__Written problem__.
Below are some entries. Copy each line that holds the string "axes".

========================

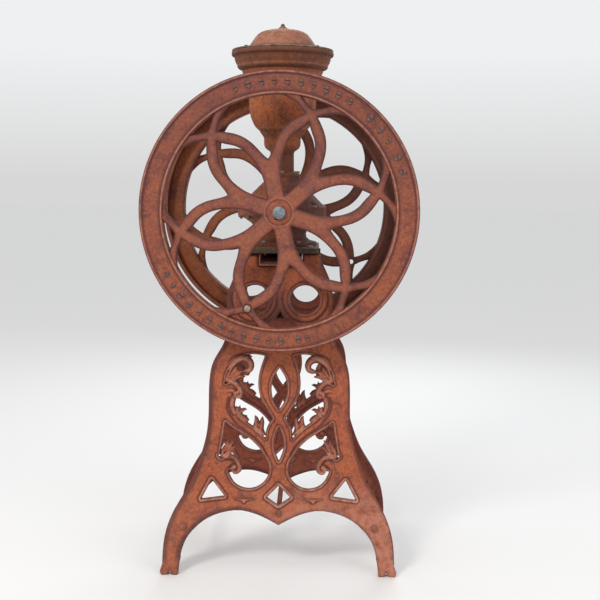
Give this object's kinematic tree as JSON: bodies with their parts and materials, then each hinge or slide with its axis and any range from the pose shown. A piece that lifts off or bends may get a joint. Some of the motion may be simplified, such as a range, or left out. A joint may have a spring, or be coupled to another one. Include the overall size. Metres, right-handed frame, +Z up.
{
  "type": "coffee mill",
  "caption": "Floor-standing cast-iron coffee mill: two openwork flywheels on one axle, urn hopper with hinged domed lid, splayed openwork side frames.",
  "frame": {"origin": "on the floor, midway between the four feet", "axes": "+X to the right along the wheels, +Y along the axle from the front wheel to the rear wheel, +Z up"},
  "size_m": [0.72, 0.528, 1.48],
  "materials": {
    "frame_iron": "rust-red weathered casting",
    "wheel_iron": "rust-red weathered casting",
    "casing_iron": "rust-red weathered casting",
    "hopper_iron": "rust-brown weathered casting",
    "table_iron": "dusty olive-brown casting",
    "fastener_steel": "dull worn steel",
    "axle_steel": "worn bluish-grey turned steel",
    "bush_brass": "dull brass",
    "burr_iron": "ground dark iron",
    "sheet_iron": "rusted sheet iron"
  },
  "bodies": {
    "stand": {"front_frame": "frame_iron", "rear_frame": "frame_iron", "tie_rods": "fastener_steel", "tie_rod_nuts": "fastener_steel", "table_plate": "table_iron", "frame_bolts": "fastener_steel", "frame_nuts": "fastener_steel", "chute": "sheet_iron", "lower_casing": "casing_iron", "foot_bolts": "fastener_steel", "foot_nuts": "fastener_steel", "upper_casing": "casing_iron", "casing_bolts": "fastener_steel", "casing_nuts": "fastener_steel", "front_bush": "bush_brass", "rear_bush": "bush_brass", "fixed_burr": "burr_iron", "burr_carrier": "burr_iron", "hopper": "hopper_iron", "neck_screws": "fastener_steel", "cover_ring": "table_iron", "cover_screws": "fastener_steel", "lid_hinge_pin": "fastener_steel"},
    "rotor": {"shaft": "axle_steel", "front_wheel": "wheel_iron", "rear_wheel": "wheel_iron", "front_key": "axle_steel", "rear_key": "axle_steel", "front_collar": "axle_steel", "rear_collar": "axle_steel", "crank_stud": "fastener_steel", "grinding_burr": "burr_iron", "feed_auger": "burr_iron"},
    "lid": {"lid": "hopper_iron", "lid_finial": "hopper_iron"}
  },
  "joints": [
    {"name": "wheel_spin", "type": "hinge", "parent": "stand", "child": "rotor", "pos_m": [0, 0, 0.972], "axis": [0, 1, 0], "continuous": true},
    {"name": "lid_hinge", "type": "hinge", "parent": "stand", "child": "lid", "pos_m": [0.104, 0, 1.413], "axis": [0, 1, 0], "range_deg": [0, 110]}
  ]
}
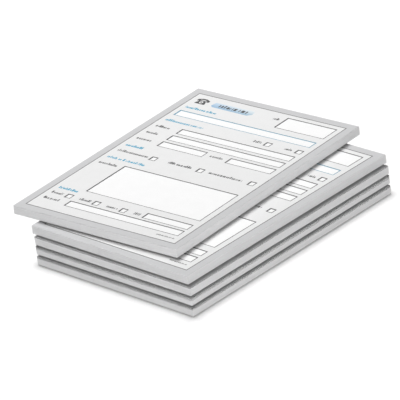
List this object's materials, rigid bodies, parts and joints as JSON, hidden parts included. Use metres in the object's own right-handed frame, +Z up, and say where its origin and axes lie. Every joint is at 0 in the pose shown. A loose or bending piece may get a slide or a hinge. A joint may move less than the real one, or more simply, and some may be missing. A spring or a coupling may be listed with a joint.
{
  "type": "telephone message pad",
  "caption": "Stack of glued telephone message pads: printed form sheets on thin boards. The pads lift off one another and the top pad's sheets turn up at the head edge.",
  "frame": {"origin": "middle of the underside of the lowest pad", "axes": "+Z up out of the stack, +Y towards the glued head edge, +X towards the right-hand side of the printed form"},
  "size_m": [0.1342, 0.1617, 0.025],
  "materials": {
    "printed_paper": "uncoated, printed with a pale grey form",
    "page_edges": "trimmed edges of printed sheets",
    "grey_board": "uncoated grey board",
    "glue_film": "dried milky padding glue, brushed on"
  },
  "bodies": {
    "pad_1": {"pad_1_backing_board": "grey_board", "pad_1_page_block": "page_edges", "pad_1_glue_strip": "glue_film", "pad_1_printed_sheet": "printed_paper"},
    "pad_2": {"pad_2_backing_board": "grey_board", "pad_2_page_block": "page_edges", "pad_2_glue_strip": "glue_film", "pad_2_printed_sheet": "printed_paper"},
    "pad_3": {"pad_3_backing_board": "grey_board", "pad_3_page_block": "page_edges", "pad_3_glue_strip": "glue_film", "pad_3_printed_sheet": "printed_paper"},
    "pad_4": {"pad_4_backing_board": "grey_board", "pad_4_page_block": "page_edges", "pad_4_glue_strip": "glue_film", "pad_4_printed_sheet": "printed_paper"},
    "pad_5": {"pad_5_backing_board": "grey_board", "pad_5_page_block": "page_edges", "pad_5_glue_strip": "glue_film"},
    "third_sheet": {"pad_5_third_sheet": "printed_paper"},
    "second_sheet": {"pad_5_second_sheet": "printed_paper"},
    "printed_sheet": {"pad_5_printed_sheet": "printed_paper"}
  },
  "joints": [
    {"name": "pad_2_lift", "type": "slide", "parent": "pad_1", "child": "pad_2", "axis": [0, 0, 1], "range_m": [0, 0.04]},
    {"name": "pad_3_lift", "type": "slide", "parent": "pad_2", "child": "pad_3", "axis": [0, 0, 1], "range_m": [0, 0.04]},
    {"name": "pad_4_lift", "type": "slide", "parent": "pad_3", "child": "pad_4", "axis": [0, 0, 1], "range_m": [0, 0.04]},
    {"name": "pad_5_lift", "type": "slide", "parent": "pad_4", "child": "pad_5", "axis": [0, 0, 1], "range_m": [0, 0.04]},
    {"name": "third_sheet_turn", "type": "hinge", "parent": "pad_5", "child": "third_sheet", "pos_m": [-0.02925, 0.08405, 0.02473], "axis": [-0.998, -0.0628, 0], "range_deg": [0, 20]},
    {"name": "second_sheet_turn", "type": "hinge", "parent": "third_sheet", "child": "second_sheet", "pos_m": [-0.02925, 0.08405, 0.02482], "axis": [-0.998, -0.0628, 0], "range_deg": [0, 35]},
    {"name": "printed_sheet_turn", "type": "hinge", "parent": "second_sheet", "child": "printed_sheet", "pos_m": [-0.02925, 0.08405, 0.02491], "axis": [-0.998, -0.0628, 0], "range_deg": [0, 115]}
  ]
}
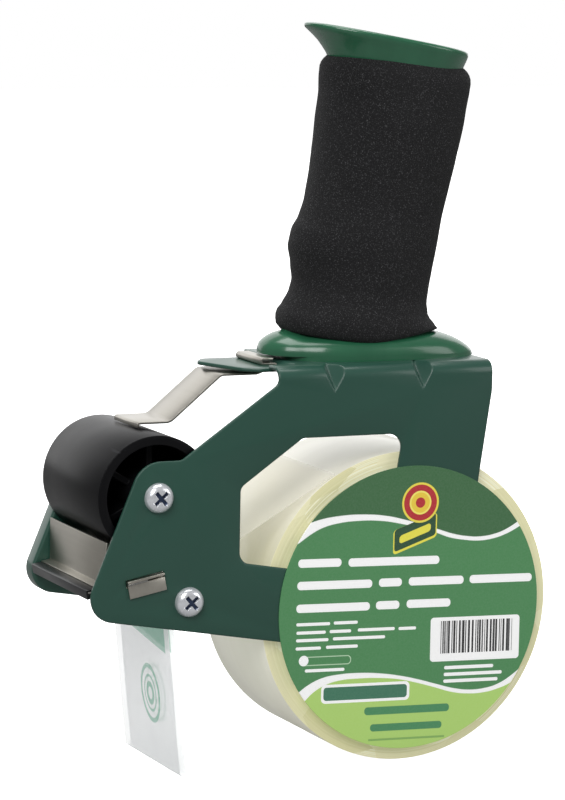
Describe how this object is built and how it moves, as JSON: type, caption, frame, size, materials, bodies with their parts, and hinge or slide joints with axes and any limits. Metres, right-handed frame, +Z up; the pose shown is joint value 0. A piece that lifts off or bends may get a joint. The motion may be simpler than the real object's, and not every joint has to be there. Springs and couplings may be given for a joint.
{
  "type": "hand-held packing tape dispenser",
  "caption": "Hand-held packing tape dispenser with a foam pistol grip, sheet-steel side frame, application roller, covered blade and a braked hub carrying a roll of clear tape.",
  "frame": {"origin": "middle of the underside of the bounding box, where the tape roll meets the table", "axes": "+Z up through the handle, -X to the front where the tape is cut, +Y from the full side plate to the open side"},
  "size_m": [0.1626, 0.0622, 0.2398],
  "materials": {
    "green_paint": "semi-gloss stoved paint over sheet steel",
    "green_plastic": "glossy moulded plastic",
    "black_foam": "closed-cell foam with fine pores",
    "black_plastic": "hard moulded plastic, satin",
    "bright_steel": "drawn bright bar",
    "zinc": "bright zinc plate",
    "plated_sheet": "zinc-plated sheet with a satin roll finish",
    "blade_steel": "ground blade steel",
    "spring_strip": "satin spring strip",
    "spring_steel": "bright spring wire",
    "white_nylon": "natural nylon",
    "fibre": "pressed red fibre",
    "core_board": "spiral-wound grey board",
    "wound_tape": "clear film wound on itself, milky cream in the roll",
    "clear_film": null,
    "printed_card": "coated card printed with plain green bands"
  },
  "bodies": {
    "frame": {"side_frame": "green_paint", "far_cheek": "green_paint", "cheek_screws": "zinc", "roller_axle": "bright_steel", "guide_post": "bright_steel", "roller_washers": "zinc", "blade_bracket": "plated_sheet", "cutting_blade": "blade_steel", "blade_rivets": "zinc", "blade_clamp": "plated_sheet", "handle_core": "green_plastic", "foam_grip": "black_foam", "handle_screws": "zinc", "handle_washers": "zinc", "hub_stud": "bright_steel", "hub_sleeve": "white_nylon", "brake_washer": "fibre", "tension_spring": "spring_steel", "tape_leader": "clear_film", "label_card": "printed_card"},
    "roller": {"application_roller": "black_plastic"},
    "hub": {"tape_hub": "black_plastic"},
    "tape": {"tape_core": "core_board", "tape_roll": "wound_tape"},
    "pressure": {"pressure_washer": "zinc"},
    "nut": {"tension_nut": "black_plastic"},
    "guard": {"blade_guard": "black_plastic"},
    "leaf": {"retainer_spring": "spring_strip"}
  },
  "joints": [
    {"name": "roller_spin", "type": "hinge", "parent": "frame", "child": "roller", "pos_m": [-0.05814, 0, 0.0914], "axis": [0, 1, 0], "continuous": true},
    {"name": "hub_spin", "type": "hinge", "parent": "frame", "child": "hub", "pos_m": [0.03026, 0, 0.051], "axis": [0, 1, 0], "continuous": true},
    {"name": "tape_load", "type": "slide", "parent": "hub", "child": "tape", "axis": [0, 1, 0], "range_m": [0, 0.06]},
    {"name": "brake_set", "type": "slide", "parent": "frame", "child": "pressure", "axis": [0, -1, 0], "range_m": [-0.0015, 0.0045], "deforming": ["tension_spring"]},
    {"name": "nut_turn", "type": "hinge", "parent": "pressure", "child": "nut", "pos_m": [0.03026, 0, 0.051], "axis": [0, -1, 0], "range_deg": [-360, 1080]},
    {"name": "guard_slide", "type": "slide", "parent": "frame", "child": "guard", "axis": [-0.9816, 0, -0.1908], "range_m": [0, 0.016]},
    {"name": "leaf_flex", "type": "hinge", "parent": "frame", "child": "leaf", "pos_m": [-0.01774, 0, 0.127], "axis": [0, 1, 0], "range_deg": [0, 3.5], "stiffness_Nm_per_rad": 0.4, "deforming": ["retainer_spring"]}
  ],
  "couplings": [
    {"joint": "brake_set", "follows": "nut_turn", "m_per_rad": 0.00023873}
  ]
}
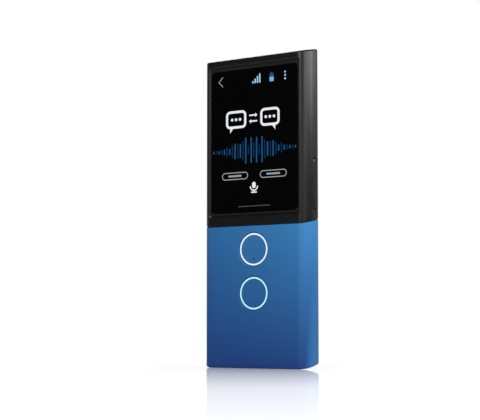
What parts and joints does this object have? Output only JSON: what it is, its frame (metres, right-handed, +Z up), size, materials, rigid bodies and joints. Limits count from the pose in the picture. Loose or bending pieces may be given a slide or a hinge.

========================

__Final answer__.
  "frame": {"origin": "on the floor, midway between the four feet", "axes": "+X to the right along the wheels, +Y along the axle from the front wheel to the rear wheel, +Z up"},
List this object's materials, rigid bodies, parts and joints as JSON, hidden parts included. Use metres in the object's own right-handed frame, +Z up, and say where its origin and axes lie. Every joint is at 0 in the pose shown. A loose or bending piece may get a slide or a hinge. A joint may move less than the real one, or more simply, and some may be missing. A spring or a coupling may be listed with a joint.
  "frame": {"origin": "middle of the underside of the lowest pad", "axes": "+Z up out of the stack, +Y towards the glued head edge, +X towards the right-hand side of the printed form"},
Describe how this object is built and how it moves, as JSON: type, caption, frame, size, materials, bodies with their parts, and hinge or slide joints with axes and any limits. Metres, right-handed frame, +Z up; the pose shown is joint value 0. A piece that lifts off or bends may get a joint. The motion may be simpler than the real object's, and not every joint has to be there. Springs and couplings may be given for a joint.
  "frame": {"origin": "middle of the underside of the bounding box, where the tape roll meets the table", "axes": "+Z up through the handle, -X to the front where the tape is cut, +Y from the full side plate to the open side"},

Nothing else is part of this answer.